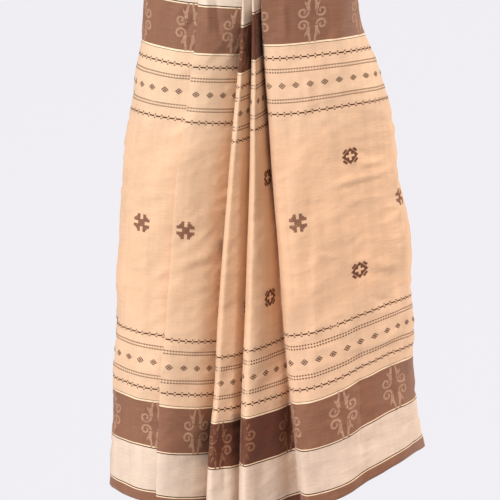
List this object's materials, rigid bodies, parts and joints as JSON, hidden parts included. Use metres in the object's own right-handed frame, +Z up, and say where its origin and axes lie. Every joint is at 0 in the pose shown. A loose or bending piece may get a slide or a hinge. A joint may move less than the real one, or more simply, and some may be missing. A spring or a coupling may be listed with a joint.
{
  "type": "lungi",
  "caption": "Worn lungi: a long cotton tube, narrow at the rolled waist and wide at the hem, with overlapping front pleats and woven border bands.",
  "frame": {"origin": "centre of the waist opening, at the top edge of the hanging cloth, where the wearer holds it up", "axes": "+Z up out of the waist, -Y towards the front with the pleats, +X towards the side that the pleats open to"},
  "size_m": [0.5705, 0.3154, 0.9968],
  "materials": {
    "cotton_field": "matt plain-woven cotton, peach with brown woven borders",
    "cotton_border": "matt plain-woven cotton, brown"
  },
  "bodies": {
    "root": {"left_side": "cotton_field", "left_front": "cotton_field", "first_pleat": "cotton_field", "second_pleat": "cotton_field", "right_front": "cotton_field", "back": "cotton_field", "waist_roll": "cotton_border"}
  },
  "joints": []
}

· · · ·

Quote the data above in full, changing nothing.

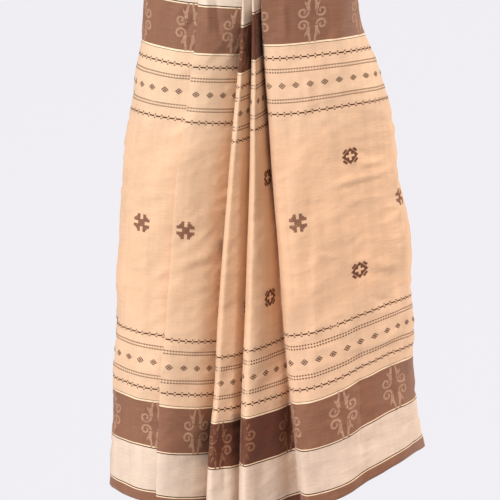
List this object's materials, rigid bodies, parts and joints as JSON, hidden parts included. Use metres in the object's own right-handed frame, +Z up, and say where its origin and axes lie. Every joint is at 0 in the pose shown. A loose or bending piece may get a slide or a hinge. A joint may move less than the real one, or more simply, and some may be missing. A spring or a coupling may be listed with a joint.
{
  "type": "lungi",
  "caption": "Worn lungi: a long cotton tube, narrow at the rolled waist and wide at the hem, with overlapping front pleats and woven border bands.",
  "frame": {"origin": "centre of the waist opening, at the top edge of the hanging cloth, where the wearer holds it up", "axes": "+Z up out of the waist, -Y towards the front with the pleats, +X towards the side that the pleats open to"},
  "size_m": [0.5705, 0.3154, 0.9968],
  "materials": {
    "cotton_field": "matt plain-woven cotton, peach with brown woven borders",
    "cotton_border": "matt plain-woven cotton, brown"
  },
  "bodies": {
    "root": {"left_side": "cotton_field", "left_front": "cotton_field", "first_pleat": "cotton_field", "second_pleat": "cotton_field", "right_front": "cotton_field", "back": "cotton_field", "waist_roll": "cotton_border"}
  },
  "joints": []
}